WizardCoder surprised me by being excellent at explanation and weaker at generation. Asked to describe what an unfamiliar function did, it was lucid and accurate, and it found my planted off-by-one without prompting. Asked to write the nom parser, it produced something that used an API shape that didn't exist, the sort of plausible-looking hallucination that costs you ten minutes before you realise the function it called was never real.

The general Llama 2 13B control was the instructive one. It was not useless. It could explain code reasonably and write simple functions. But the gap to Code Llama on anything fiddly was wide, which answers the question I started with: the code-specific tuning is worth a great deal, not a rounding error.

the honest conclusions

A few things I'm taking away from this, none of them surprising in hindsight but all of them worth having measured rather than assumed.

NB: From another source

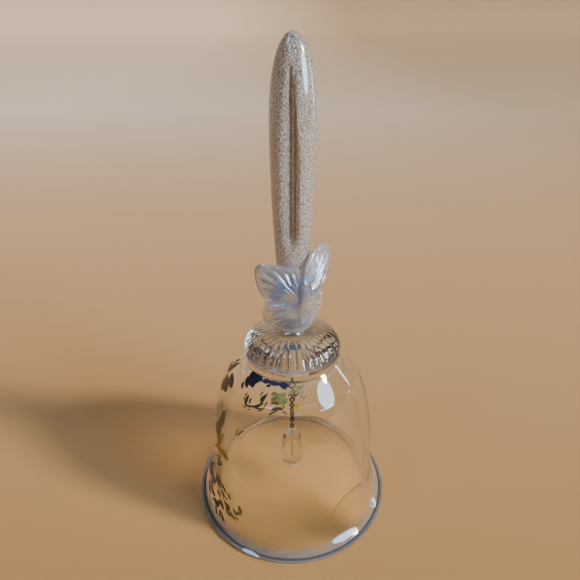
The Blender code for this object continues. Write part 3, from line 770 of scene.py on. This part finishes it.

First, compiling is a low bar and these models clear it more often than they should be allowed to. A snippet that compiles and is subtly wrong is more dangerous than one that fails loudly, and the local models produce plenty of the former. The off-by-one I planted got missed by two of the four, which tells you something about leaning on them for review.

Second, the clone-everywhere reflex is real and it is everywhere. Every model reached for it under pressure. If you are learning Rust by asking a model to fix your borrow errors, you will learn to paper over ownership problems rather than understand them, and that is a genuinely bad habit to absorb. I suspect this is a training-data artefact: there is an enormous amount of beginner Rust online that solves borrow errors with clone, and the models have dutifully learned that clone is what you reach for when the compiler complains. It is the path of least resistance in the corpus, so it becomes the path of least resistance in the output.

Third, and most usefully, the right tool depends entirely on the job. For generating a first draft of a well-specified function, Code Llama 13B is good enough that I now reach for it before writing boilerplate by hand. For understanding code I didn't write, WizardCoder is the one I'd ask. For quick fragments where I'll check the output anyway, the 7B is fast and cheap. None of them is a replacement for knowing what you're doing, and all of them are perfectly happy to lie to you with a straight face.

What I did not expect was how usable the whole thing is offline. The leaderboards measure something, but it isn't this, and the only benchmark I trust now is the one where I read every line of the output before I run it.